==== Recorded data

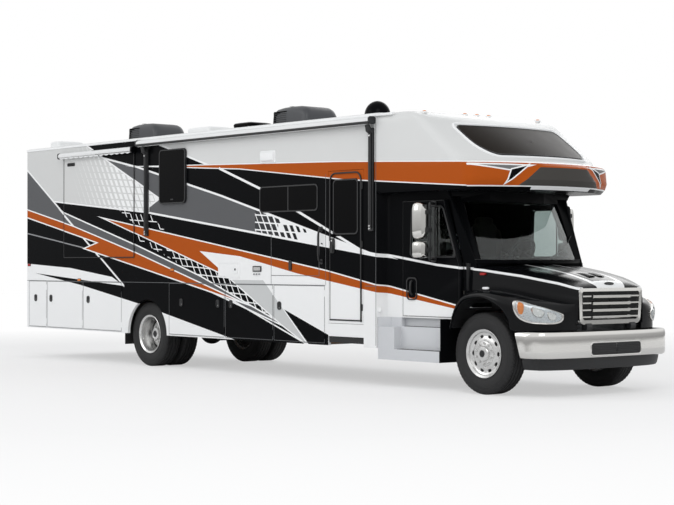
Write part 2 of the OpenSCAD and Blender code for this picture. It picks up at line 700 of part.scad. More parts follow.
module roof_air_conditioners() {
    base = wall_top + 20;
    color([0.2, 0.2, 0.21]) difference() {
        for (x = [-3945, 20]) translate([x, 0, 0])
            slab_y(-310, 310) polygon([[-410, base], [410, base], [400, 3700], [340, 3910], [300, 3925],
                [-330, 3925], [-400, 3880]]);
        roof_solid();
    }
}
dish_x = 1650;
dish_r = 225;
module roof_vents() {
    base = wall_top + 20;
    color("whitesmoke") difference() {
        union() {
            box([-2700, -250, base], [-2100, 250, 3770]);
            box([-1500, -225, base], [-1060, 225, 3775]);
            box([-5750, -1000, base], [-5450, -500, 3690]);
            translate([dish_x, 0, base]) cylinder(r = dish_r, h = 130);
        }
        roof_solid();
    }
    color("dimgray") translate([dish_x, 0, base + 129]) rotate_extrude() intersection() {
        circle(dish_r);
        square(dish_r + 1);
    }
}
module mud_flaps() {
    color([0.1, 0.1, 0.1]) both_sides()
        box([-3010 + seat_gap, 600, 320], [-3000 + seat_gap, 1225, skirt_z + 300]);
}

// ---------- doors ----------
module cab_door(s) {
    color([0.05, 0.05, 0.06]) side(s) difference() {
        slab_y(cab_half_w - cab_wall_t, cab_half_w) difference() {
            door_outline();
            door_window();
        }
        barrels(door_front, cab_half_w, 1120, 1500, seat_gap);
    }
}
module cab_door_glass(s) {
    color([0.2, 0.24, 0.25, 0.5]) side(s) slab_y(cab_half_w - 30, cab_half_w - 24) door_window();
}
mirror_y = cab_half_w + 190;
module mirror_head() {
    polygon([[3930, mirror_y - 80], [3990, mirror_y - 85], [4060, mirror_y - 50], [4080, mirror_y + 25],
        [4060, mirror_y + 100], [3990, mirror_y + 135], [3930, mirror_y + 130]]);
}
module cab_mirror(s) {
    color("silver") side(s) {
        for (z = [1635, 2335]) box([3995, cab_half_w + seat_gap, z], [4025, mirror_y, z + 30]);
        box([3995, mirror_y - 30, 1635], [4025, mirror_y, 2365]);
        slab_z(1900, 2365) mirror_head();
        slab_z(1665, 1880) mirror_head();
    }
}
module entry_door() {
    color([0.05, 0.05, 0.06]) side(RIGHT) difference() {
        slab_y(inner_w, half_w) difference() {
            window_box(entry_opening);
            rounded(entry_window, 40);
        }
        entry_barrels(seat_gap);
    }
}
module entry_door_glass() {
    color([0.1, 0.1, 0.1, 0.6]) side(RIGHT) slab_y(half_w - 25, half_w - 19) rounded(entry_window, 40);
}
module locker_door(s, w) {
    color("whitesmoke") side(s) difference() {
        slab_y(inner_w, half_w) locker_rect(w);
        locker_barrels(w, seat_gap);
    }
}

slide_skin = 40;
right_slide_depth = 620;
left_slide_depth = 900;
flange_t = 12;
module slide_room(s, w, depth, window) {
    color("whitesmoke") side(s) difference() {
        union() {
            slab_y(half_w - depth, half_w + seat_gap + flange_t) window_box(w);
            slab_y(half_w + seat_gap, half_w + seat_gap + flange_t) window_box(w, 30);
        }
        slab_y(half_w - depth - 1, half_w - slide_skin) window_box(w, -slide_skin);
        if (window) slab_y(half_w - 100, half_w + 100) rounded(window, 40);
    }
}
module right_slide_room() {
    slide_room(RIGHT, right_slide_opening, right_slide_depth, false);
    // roller of the topper fabric on the room's upper flange
    color("whitesmoke") side(RIGHT)
        slab_x(right_slide_opening[0] - 100, right_slide_opening[2] + 90)
            polygon([[half_w + 10, 3330], [half_w + 70, 3320], [half_w + 100, 3350], [half_w + 95, 3400],
                [half_w + 60, 3425], [half_w + 10, 3425]]);
}
module left_slide_room() { slide_room(LEFT, left_slide_opening, left_slide_depth, left_slide_glass); }
module left_slide_window() {
    color([0.05, 0.05, 0.05]) side(LEFT) slab_y(half_w - 20, half_w + 18) rounded(left_slide_glass, 40);
}
module entry_step() {
    color([0.1, 0.1, 0.1]) box([entry_opening[0] + slide_gap, 10 - half_w, step_low],
        [entry_opening[2] - slide_gap, -750, step_high]);
}

chassis_frame();
front_axle();
rear_axle();
leaf_springs();
drive_shaft();
engine();
front_bumper();
bumper_valance();
cab_shell();
windshield();
dashboard();
cab_seats();
cab_steps();
coach_floor();
basement();
right_wall();
left_wall();
coach_roof();
rear_wall();
bunk_cap();
coach_windows();
awning();
roof_air_conditioners();
roof_vents();
mud_flaps();
hood();
grille();
headlights();
cab_door(RIGHT);  // right_cab_door
cab_door(LEFT);  // left_cab_door
cab_door_glass(RIGHT);  // right_door_glass
cab_door_glass(LEFT);  // left_door_glass
cab_mirror(RIGHT);  // right_mirror
cab_mirror(LEFT);  // left_mirror
entry_door();
entry_door_glass();
right_slide_room();
left_slide_room();
left_slide_window();
entry_step();
knuckle(RIGHT);  // right_knuckle
knuckle(LEFT);  // left_knuckle
front_tyre(RIGHT);  // front_right_tyre
front_tyre(LEFT);  // front_left_tyre
front_rim(RIGHT);  // front_right_rim
front_rim(LEFT);  // front_left_rim
rear_tyre_pair(RIGHT);  // rear_right_tyres
rear_tyre_pair(LEFT);  // rear_left_tyres
rear_rim_pair(RIGHT);  // rear_right_rims
rear_rim_pair(LEFT);  // rear_left_rims
locker_door(RIGHT, right_lockers[0]);  // right_locker_door_1
locker_door(RIGHT, right_lockers[1]);  // right_locker_door_2
locker_door(RIGHT, right_lockers[2]);  // right_locker_door_3
locker_door(RIGHT, right_lockers[3]);  // right_locker_door_4
locker_door(RIGHT, right_lockers[4]);  // right_locker_door_5
locker_door(RIGHT, right_lockers[5]);  // right_locker_door_6
locker_door(LEFT, left_lockers[0]);  // left_locker_door_1
locker_door(LEFT, left_lockers[1]);  // left_locker_door_2
locker_door(LEFT, left_lockers[2]);  // left_locker_door_3
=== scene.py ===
"""A long motorhome on a truck chassis: its paint, glass, metal, rubber and cloth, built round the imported
frame."""

import json
import math

import bmesh
import bpy
import numpy as np
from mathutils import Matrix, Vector

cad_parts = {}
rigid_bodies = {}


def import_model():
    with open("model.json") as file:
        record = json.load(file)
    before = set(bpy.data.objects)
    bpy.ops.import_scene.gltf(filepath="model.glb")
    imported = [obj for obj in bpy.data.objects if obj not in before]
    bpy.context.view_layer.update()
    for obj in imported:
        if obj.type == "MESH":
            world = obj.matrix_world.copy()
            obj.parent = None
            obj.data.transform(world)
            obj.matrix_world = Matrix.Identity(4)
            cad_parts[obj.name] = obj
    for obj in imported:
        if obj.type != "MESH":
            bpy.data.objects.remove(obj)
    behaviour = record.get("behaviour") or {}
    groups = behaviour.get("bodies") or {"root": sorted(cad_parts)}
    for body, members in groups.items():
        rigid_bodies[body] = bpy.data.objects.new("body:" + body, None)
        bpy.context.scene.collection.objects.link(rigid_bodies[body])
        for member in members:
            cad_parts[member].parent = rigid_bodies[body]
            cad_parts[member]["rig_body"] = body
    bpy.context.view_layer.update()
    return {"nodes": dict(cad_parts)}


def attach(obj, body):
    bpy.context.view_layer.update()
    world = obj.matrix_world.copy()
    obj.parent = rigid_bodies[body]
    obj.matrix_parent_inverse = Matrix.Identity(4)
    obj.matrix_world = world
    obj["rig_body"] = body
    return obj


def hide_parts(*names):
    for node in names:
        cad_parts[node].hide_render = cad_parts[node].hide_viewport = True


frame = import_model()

VEHICLE = "vehicle"
HALF = 1.2825  # half the width over the coach walls
TAIL = -6.02  # the coach's rear face
CAB_HALF = 1.13  # half the width over the cab doors
SEAM = 0.0004  # a new skin stands this far off the frame's own face
ROOM = 0.012  # the slide-out rooms stand this far proud of the walls
PANEL_LINE = (1.298, 1.306)  # heights of the seam between the walls and the lockers
SIDES = (-1, 1)
FLIP = (1, -1, 1)  # turns the right side into the left


# ---------- surfaces ----------
def cells(rows, columns, round_rows=False, round_columns=False):
    """Faces of a grid of points: cell (i, j) joins (i, j), (i + 1, j), (i + 1, j + 1) and (i, j + 1)."""
    i, j = np.meshgrid(np.arange(rows - (not round_rows)), np.arange(columns - (not round_columns)),
                       indexing="ij")
    k, l = (i + 1) % rows, (j + 1) % columns
    corners = np.stack([i * columns + j, k * columns + j, k * columns + l, i * columns + l], -1)
    return corners.reshape(-1, 4).tolist()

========

**Your task**
Repeat only the lines from the one holding "obj.matrix_parent_inverse = Matrix.Identity(4)" through the last line of the data.

**Full solution**
    obj.matrix_parent_inverse = Matrix.Identity(4)
    obj.matrix_world = world
    obj["rig_body"] = body
    return obj


def hide_parts(*names):
    for node in names:
        cad_parts[node].hide_render = cad_parts[node].hide_viewport = True


frame = import_model()

VEHICLE = "vehicle"
HALF = 1.2825  # half the width over the coach walls
TAIL = -6.02  # the coach's rear face
CAB_HALF = 1.13  # half the width over the cab doors
SEAM = 0.0004  # a new skin stands this far off the frame's own face
ROOM = 0.012  # the slide-out rooms stand this far proud of the walls
PANEL_LINE = (1.298, 1.306)  # heights of the seam between the walls and the lockers
SIDES = (-1, 1)
FLIP = (1, -1, 1)  # turns the right side into the left


# ---------- surfaces ----------
def cells(rows, columns, round_rows=False, round_columns=False):
    """Faces of a grid of points: cell (i, j) joins (i, j), (i + 1, j), (i + 1, j + 1) and (i, j + 1)."""
    i, j = np.meshgrid(np.arange(rows - (not round_rows)), np.arange(columns - (not round_columns)),
                       indexing="ij")
    k, l = (i + 1) % rows, (j + 1) % columns
    corners = np.stack([i * columns + j, k * columns + j, k * columns + l, i * columns + l], -1)
    return corners.reshape(-1, 4).tolist()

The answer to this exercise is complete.